Northwest NEWS

October 8, 2001

Front Page

Change is just beginning for Little Bear Creek Corridor

by Bronwyn Wilson
   A change is beginning to take place in a downtown Woodinville location known as the Little Bear Creek Corridor.
   The area extends along Northeast 177th Place between the railroad track and SR 522, stretching from the commercially developed region near McLendon Hardware to the residential areas north of Northeast 195th Street. At the completion of the change, the city's downtown landscape will have a newly constructed corridor with easier traffic access, pedestrian and bicycle friendliness and the beauty of a lineal park.
   The first phase has begun with the construction of a new right-turn lane on Northeast 177th Place which will accommodate traffic heading west onto 131st Avenue.
   Longer-range plans for the corridor area involve widening the road to three lanes, installing a left-turn lane and placing a sidewalk on the north side of the road.
   In addition, there will be landscaped islands, bicycle lanes and a pedestrian asphalt trail.
   "It's going to look great," said Mick Monken, public works director. The City Council will make a final decision on the additional road improvements to the corridor sometime next year. "We're looking at construction in 2002," Monken said.
   Road improvements on Northeast 177th will relieve traffic congestion on Northeast 175th and promote better access for the surrounding businesses.
   To fund the improvements, the City Council approved a utility tax a few years ago. The city has also acquired key parcels of high-quality salmon habitat and recreation lands within the corridor.
   The land, which borders Chinook-bearing Little Bear Creek, will define the area for a future park called the Little Bear Creek Lineal Park.
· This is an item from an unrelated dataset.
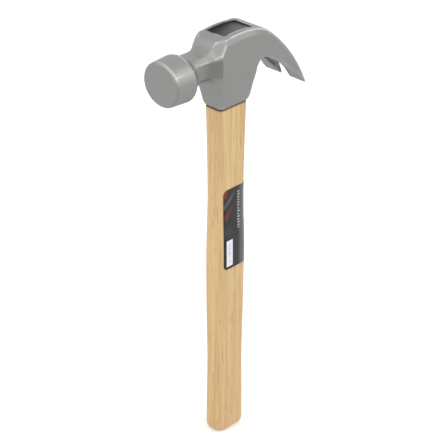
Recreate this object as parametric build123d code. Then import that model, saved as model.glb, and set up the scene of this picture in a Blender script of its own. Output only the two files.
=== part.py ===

Addressing the protection of salmon while adding greenery to the area, the lineal park will contain trails, interpretive facilities, viewpoints, and the skate park that is being designed this fall in conjunction with Woodinville High School.
   The city plans to involve the entire community in volunteer projects that will help to protect and restore the habitat along the creek.
   "The Parks and Recreation Commission is excited about this hidden treasure," said Lane Youngblood, director of Parks and Recreation. "If we can provide an opportunity for people to know and care about Little Bear Creek and at the same time promote strong and compatible economic development in this area, we will have a very attractive and inviting downtown."
   According to Senior Planner Becky Perkins, the city is in the final stage of nailing down the goals for the corridor master plan.
   "We've gone to the Planning Commission and Parks Commission to identify broad goals," she said, adding that several interests are involved in the area's development including land use, recreation opportunities and the environmental concerns of building along a creek-sensitive area. "What we're trying to do is be efficient in how we coordinate all those interests," she said.
   The Little Bear Creek Corridor project comes out of the city's Master Plan, which is a guide for projects in the area.
   At this time, the only physical project is the road. The development of the future lineal park is not yet set. However, the Master Plan will provide guidelines for developing it. "The purpose of the Master Plan is to guide public and private development in a manner that is cohesive, complementary and consistent with the city's overall vision," said Perkins.
   "The goals of the plan represent the city's desire to create a commercial corridor that takes advantage of all the valuable amenities, like Little Bear Creek and the newly acquired park property, and unique opportunities of Woodinville's natural and man-made environments."